Wolf Trap Teaching Artists will begin working side-by-side with early-childhood educators this fall to integrate arts into math learning. Early Childhood Specialist with Fairfax County Office for Children Maria Gallagher recently participated in Wolf Trap’s Professional Development Summer Institute working with the Teaching Artists to build on strategies that integrate the arts into math learning.
“Math is truly everywhere in our lives, in cooking, getting dressed, figuring out money, and travel time, among many other examples,” said Maria Gallagher, M. ED., early childhood specialist with the Fairfax County Office for Children. “With the arts, early-childhood educators can take math off the printed page and make it three dimensional so young children can feel it and relate to it.”
A video from the workshop is available on Wolf Trap’s Early Childhood STEM Learning Through the Arts web page at www.wolftrap.org/STEM.
The DOE-funded Initiative
Wolf Trap’s Early Childhood STEM Learning Through the Arts initiative will focus on the development, documentation, and dissemination of innovative, research-based models that integrate arts into early childhood STEM learning.
Over a four-year period, the research program will target 1,440 pre-K and Kindergarten children in Title I Fairfax County Public Schools, and their teachers, parents, and caregivers. Program components will include in-school residencies, professional development for teaching artists and educators, independent research publication, and dissemination of results nationally through Wolf Trap’s Regional Program partners and professional associations.
“This program shows excellent promise to promote student achievement through experience in the arts. Fairfax County Public Schools welcomes the opportunity to partner with Wolf Trap and to benefit from its long experience in providing workshops for children and early-childhood educators,” said Jack Dale, superintendent of Fairfax County Public Schools.
The program will be developed by Wolf Trap Foundation staff and teaching artists of the Wolf Trap Institute for Early Learning Through the Arts. Major partners will include the administrators and teachers of Fairfax County Public Schools, evaluators from the American Institute for Research, and nationally recognized early-childhood experts.
“Our country is standing at the crossroads in STEM learning, and it is inspiring to know that organizations like Wolf Trap stand poised to lead us in the right direction,” said Lester L. Lyles, General, U.S. Air Force (Ret.), member of the President's Intelligence Advisory Board, Vice Chairman of the Defense Science Board, and member of the NASA Advisory Council.
Filling a Nationwide Critical Need
Numerous studies, such as the National Research Council’s 2009 report, “Mathematics Learning in Early Childhood: Paths Toward Excellence and Equity,” among others, have clearly stated that high-quality preschool programs are critical to close the achievement gap for children from low-income families compared to those from more advantaged backgrounds.
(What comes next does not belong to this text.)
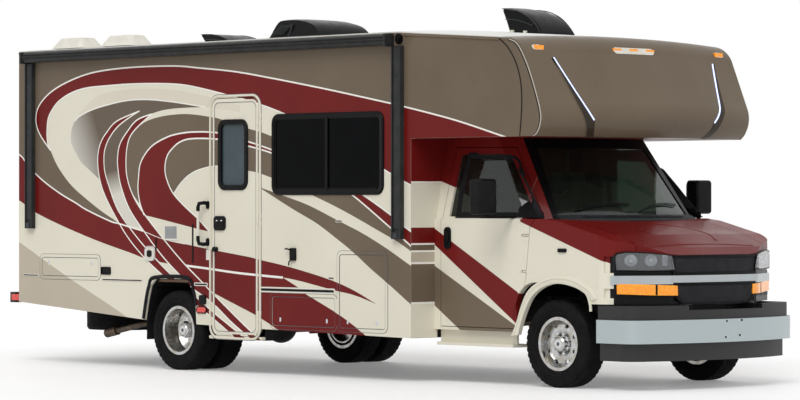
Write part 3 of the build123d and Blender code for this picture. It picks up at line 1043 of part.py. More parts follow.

With this grant, Wolf Trap will develop an effective research-based model that can be shared with early-childhood educators nationwide.
Because this may be the only program dedicated to STEM learning through the arts specifically in early-childhood education, dissemination is a critical component. The model program will be replicated in at least 10 Wolf Trap Regional Programs, a network of partner organizations around the U.S. that regularly share information. Information on the model also will be shared across the industry at national arts, education, and STEM-focused conferences, in publications, and online to guide other arts organizations and school systems.
About The Wolf Trap Foundation for the Performing Arts
The Wolf Trap Foundation for the Performing Arts, a 501(c)(3) nonprofit, founded by Catherine Filene Shouse (1896-1994), produces and presents a full range of performance and education programs in the Greater Washington area, as well as nationally and internationally. Wolf Trap features three performance venues, the outdoor Filene Center and Children’s Theatre-in-the-Woods, both located at Wolf Trap National Park for the Performing Arts, and the Barns at Wolf Trap, located down the road from the park and adjacent to the Center for Education at Wolf Trap. In partnership with the National Park Service, The 7,028-seat Filene Center annually showcases an extensive list of diverse artists, ranging from pop, country, folk, and blues to classical music, dance, and theater, as well as multimedia presentations, from May through September. The Barns operates year round, and during the summer months is home to the Grammy-nominated Wolf Trap Opera Company, one of America’s outstanding resident ensemble programs for young opera singers. Wolf Trap’s education programs include the nationally acclaimed Wolf Trap Institute for Early Learning Through the Arts, Children’s Theatre-in-the-Woods, a diverse array of arts education classes, scholarships, and a nationally recognized internship program that was included in Bloomberg BusinessWeek’s 2009 List of “Best Places to Intern.” As part of its ongoing commitment to protect and preserve the environment, Wolf Trap offers metro access and is a founding member of the Green Music Group. Terrence D. Jones is president and CEO of the Wolf Trap Foundation for the Performing Arts.